=== Dataset section ===

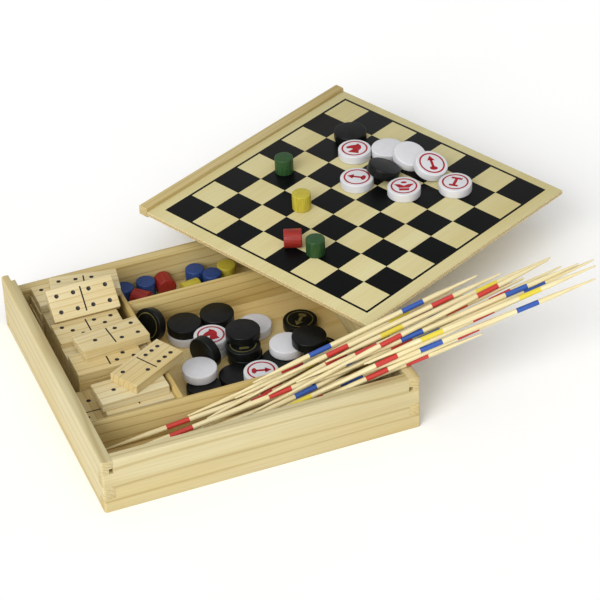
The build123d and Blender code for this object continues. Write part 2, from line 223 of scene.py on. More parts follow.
def solids(node):
    """The separate solids of a node as arrays of corner points in mm, from left to right and bottom to top.

    Corners joined by a triangle share a label: every triangle takes the lowest label of its corners until
    nothing changes any more.
    """
    mesh = NODES[node].data
    mesh.calc_loop_triangles()
    triangles = np.empty(len(mesh.loop_triangles) * 3, int)
    mesh.loop_triangles.foreach_get("vertices", triangles)
    points, index = np.unique(points_of(mesh).round(4), axis=0, return_inverse=True)
    triangles = index.reshape(-1)[triangles].reshape(-1, 3)
    label = np.arange(len(points))
    while True:
        fresh = label.copy()
        np.minimum.at(fresh, triangles.ravel(), np.repeat(label[triangles].min(axis=1), 3))
        if (fresh == label).all():
            break
        label = fresh
    found = [points[label == value] for value in np.unique(label)]
    # height counts a hundredth as much as the way to the right, so it only decides between stacked solids
    return sorted(found, key=lambda cloud: cloud.mean(axis=0) @ [1.0, 0.0, 0.01])


def axes_of(cloud):
    """Centre of a cloud and its three axes as rows, from the largest spread to the smallest."""
    middle = cloud.mean(axis=0)
    rows = np.linalg.svd(cloud - middle, full_matrices=False)[2]
    return middle, rows


def facing(axis, direction):
    """The axis, turned round if it points away from a direction."""
    return axis if np.dot(axis, direction) >= 0 else -axis


print("white men in the tray:", len(solids("white_men")), "and black:", len(solids("black_men")))

# %% [markdown]
# ## Writing meshes
# A piece is worked out as whole arrays: points in mm, faces, the face's material, and for each point its
# place in the piece's own wood, which a material reads as the attribute `wood`. Object coordinates would
# do for one board, but boards run in different directions and loose pieces are tilted. With an attribute,
# one pine material serves them all, and no two pieces show the same grain.

# %% Mesh writer
SHARP = 35.0  # degrees: an edge that turns more than this stays crisp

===

■ Task brief
Repeat the material word for word, in full.

■ Exercise result
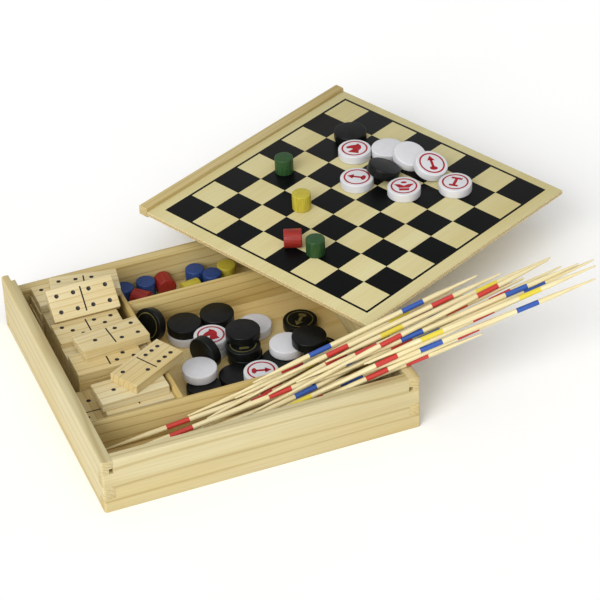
The build123d and Blender code for this object continues. Write part 2, from line 223 of scene.py on. More parts follow.
def solids(node):
    """The separate solids of a node as arrays of corner points in mm, from left to right and bottom to top.

    Corners joined by a triangle share a label: every triangle takes the lowest label of its corners until
    nothing changes any more.
    """
    mesh = NODES[node].data
    mesh.calc_loop_triangles()
    triangles = np.empty(len(mesh.loop_triangles) * 3, int)
    mesh.loop_triangles.foreach_get("vertices", triangles)
    points, index = np.unique(points_of(mesh).round(4), axis=0, return_inverse=True)
    triangles = index.reshape(-1)[triangles].reshape(-1, 3)
    label = np.arange(len(points))
    while True:
        fresh = label.copy()
        np.minimum.at(fresh, triangles.ravel(), np.repeat(label[triangles].min(axis=1), 3))
        if (fresh == label).all():
            break
        label = fresh
    found = [points[label == value] for value in np.unique(label)]
    # height counts a hundredth as much as the way to the right, so it only decides between stacked solids
    return sorted(found, key=lambda cloud: cloud.mean(axis=0) @ [1.0, 0.0, 0.01])


def axes_of(cloud):
    """Centre of a cloud and its three axes as rows, from the largest spread to the smallest."""
    middle = cloud.mean(axis=0)
    rows = np.linalg.svd(cloud - middle, full_matrices=False)[2]
    return middle, rows


def facing(axis, direction):
    """The axis, turned round if it points away from a direction."""
    return axis if np.dot(axis, direction) >= 0 else -axis


print("white men in the tray:", len(solids("white_men")), "and black:", len(solids("black_men")))

# %% [markdown]
# ## Writing meshes
# A piece is worked out as whole arrays: points in mm, faces, the face's material, and for each point its
# place in the piece's own wood, which a material reads as the attribute `wood`. Object coordinates would
# do for one board, but boards run in different directions and loose pieces are tilted. With an attribute,
# one pine material serves them all, and no two pieces show the same grain.

# %% Mesh writer
SHARP = 35.0  # degrees: an edge that turns more than this stays crisp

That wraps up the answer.